The best way to fight this is to create a benefits menu system. Here’s how it works:
- Evaluate how much you are currently spending on employee benefits per employee. Consider:
- Healthcare benefit payments
- 401K contributions
- PTO days (total number of days divided by average wage)
- Pet discounts (be prepared—this one will hurt!)
For the example below, let’s assume an employee making $46,500 in total compensation (wages and benefits) and $33,280 in wages. This means the hospital is currently spending $13,220 in benefits for this team member
- Choose two or three main benefits that all employees get. These will usually be healthcare, baseline PTO, and a 401K program.
- For the above employee, let’s say the health insurance costs $6000 per year, and the 401K costs $1000 per year, leaving $6220 in “unused” benefit money.
- Don’t include the baseline PTO in the main benefits cost, as this cost can vary greatly depending on the team member’s position and experience.
- Create a menu of other benefits the employee can choose from, each associated with a cost.
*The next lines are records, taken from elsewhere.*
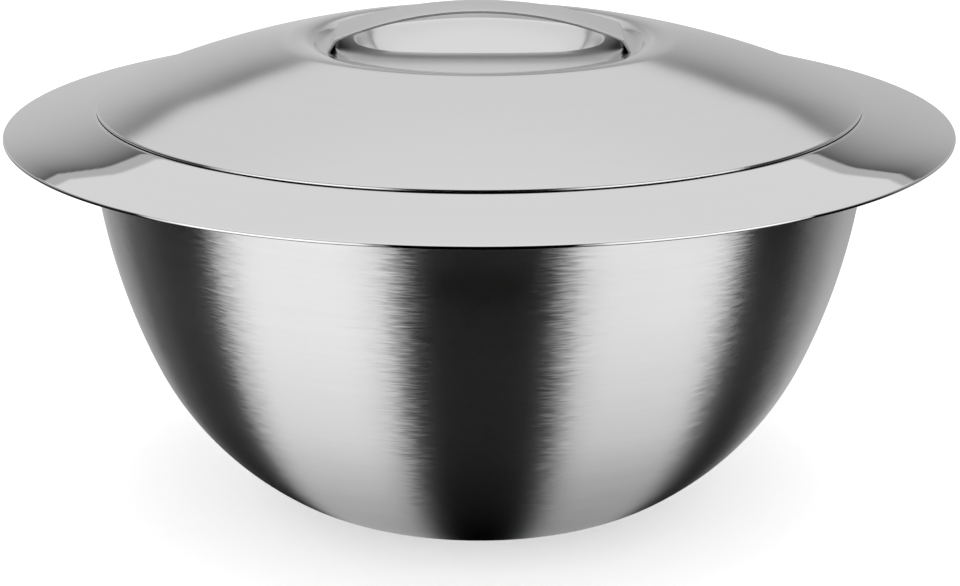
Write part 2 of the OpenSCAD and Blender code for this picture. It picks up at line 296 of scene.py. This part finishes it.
def well_radius(x, y):
    """Plan radius of the recess's lip in the direction (x, y), with its corners eased."""
    shift = RECESS_SIDE_R - RECESS_HALF_W
    along = abs(y) * shift
    side = -along + math.sqrt(along * along + RECESS_SIDE_R ** 2 - shift ** 2)
    gap = max(0.0, 1 - abs(RECESS_HALF_L - side) / CORNER_EASE)
    return min(RECESS_HALF_L, side) - gap * gap * CORNER_EASE / 4


def pocket_radius(x):
    """Plan radius of the foot pocket's inner side in a direction whose x share is x."""
    c = POCKET_IN - POCKET_SIDE_R
    along = abs(x) * c
    return along + math.sqrt(along * along + POCKET_SIDE_R ** 2 - c * c)


def ring_z(r, crest):
    """Height of the ring round the recess, whose crest keeps close to the lip on the long sides."""
    return ring_end_z + leg(RING_CROWN_R, r - crest) - leg(RING_CROWN_R, BRIDGE_L / 2 - crest)


def ground(a, b, k):
    """The higher of two heights, with the valley between them filled over k."""
    h = max(0.0, k - abs(a - b)) / k
    return max(a, b) + h * h * k / 4


def well_line(w, top):
    """The recess's floor, curved wall and rolled lip, from the axis out to the lip's top at radius w."""
    sweep_r = (top - floor_z) / (1 - cosd(RECESS_WALL)) - RECESS_LIP_R
    run = (sweep_r + RECESS_LIP_R) * sind(RECESS_WALL)
    line = [((w - run) * i / FLOOR_STEPS, floor_z) for i in range(1, FLOOR_STEPS + 1)]
    for i in range(1, WALL_STEPS + 1):
        line.append(polar((w - run, floor_z + sweep_r), sweep_r, -90 + RECESS_WALL * i / WALL_STEPS))
    for i in range(1, LIP_STEPS + 1):
        r, z = polar((w, top - RECESS_LIP_R), RECESS_LIP_R, RECESS_WALL + 90 - RECESS_WALL * i / LIP_STEPS)
        line.append((r, z - LIP_LIFT * (i / LIP_STEPS) ** 2))
    return line


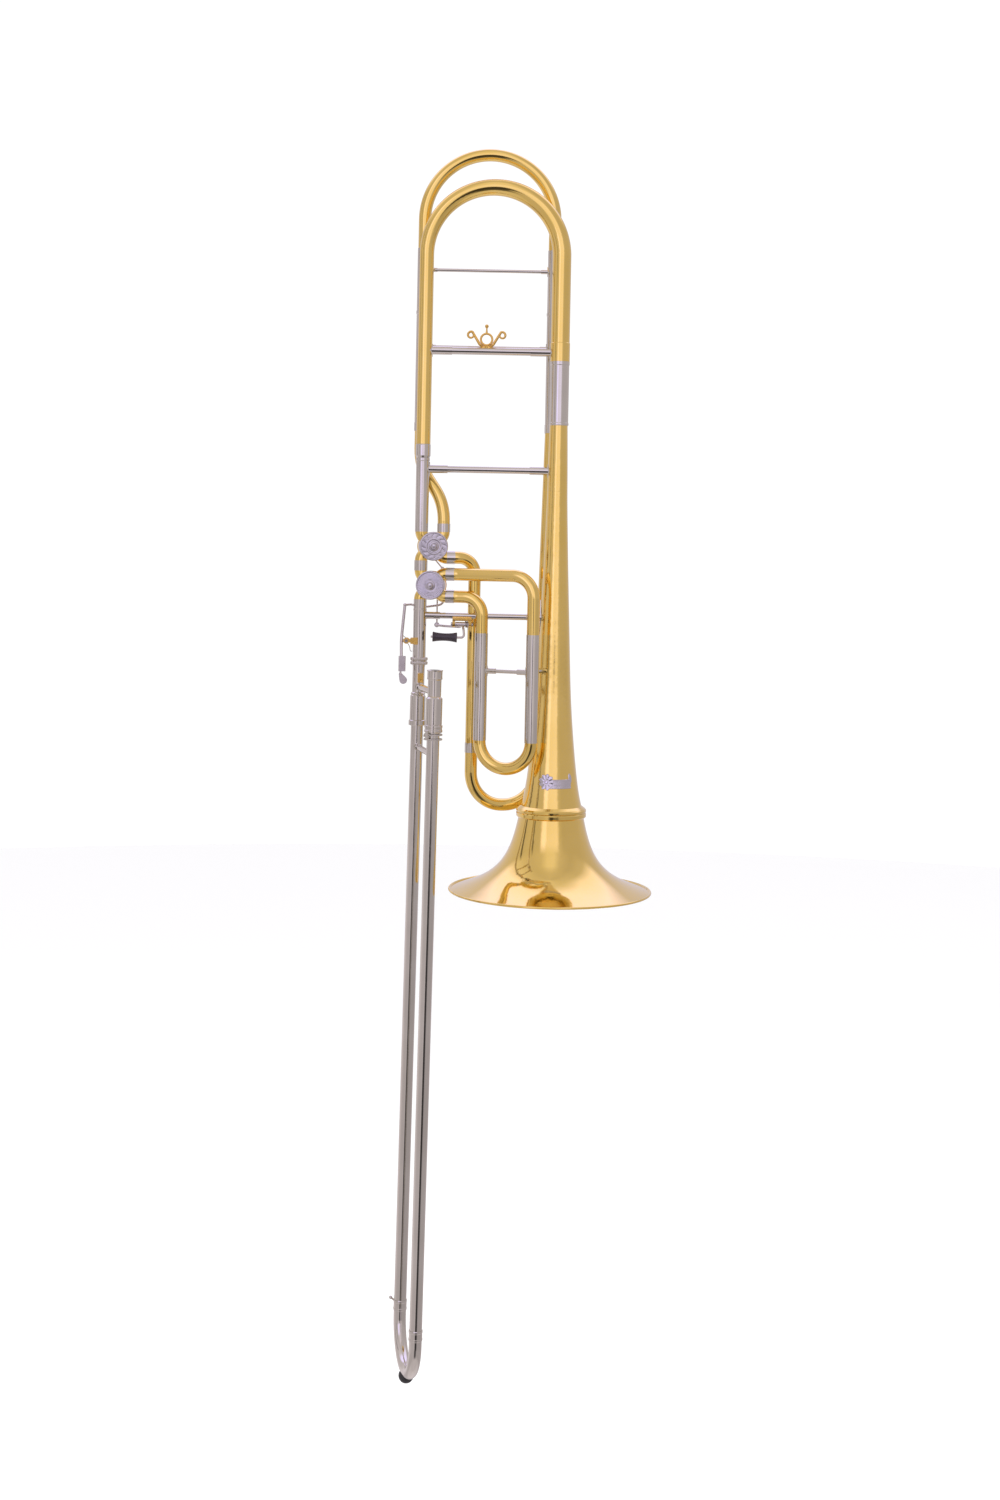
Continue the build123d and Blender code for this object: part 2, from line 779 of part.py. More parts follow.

For example:
- Pet care discount: $150 per month
- Employer contribution to family health care: $500 per month
- Additional days of PTO: $150 per day, per month
- Tuition reimbursement: $100 per month
- Gym membership: $40 per month
- Paid volunteer days: $150 per day per month
- Paid parental leave: $500 per month
- Life or disability insurance: $100 per month
- Childcare subsidy: $200 per month
- The employee can take the unused benefit money (the $6220 referenced above, or $518 per month) to “shop” for their benefits. For example:
- One employee can choose to have their family’s health care coverage partly covered
- Another employee can choose two additional PTO days per year, plus a pet care discount
- A different employee can choose a childcare subsidy, a gym membership, and tuition reimbursement
Administering benefits in a menu system like this allows team members to choose the benefits that are best for them personally. This increases the feeling of fairness and causes them to think twice before looking elsewhere for employment. Most millennials and centennials prefer benefits to be administered this way.
Another benefit of this type of benefits program is that you can add money to their “shopping fund” in lieu of a raise. In cases where funding for raises is limited, providing benefits can be an excellent retention strategy that costs the hospital much less than raises would. Considering 80% of employees would prefer new or additional benefits to a wage increase, this turns out to be a good deal for the hospital!
*Please note: Some states have specific laws surrounding benefits, benefits options, and benefits administration. Be sure you talk to an attorney when making changes to your benefits program to remain in compliance with state and local laws.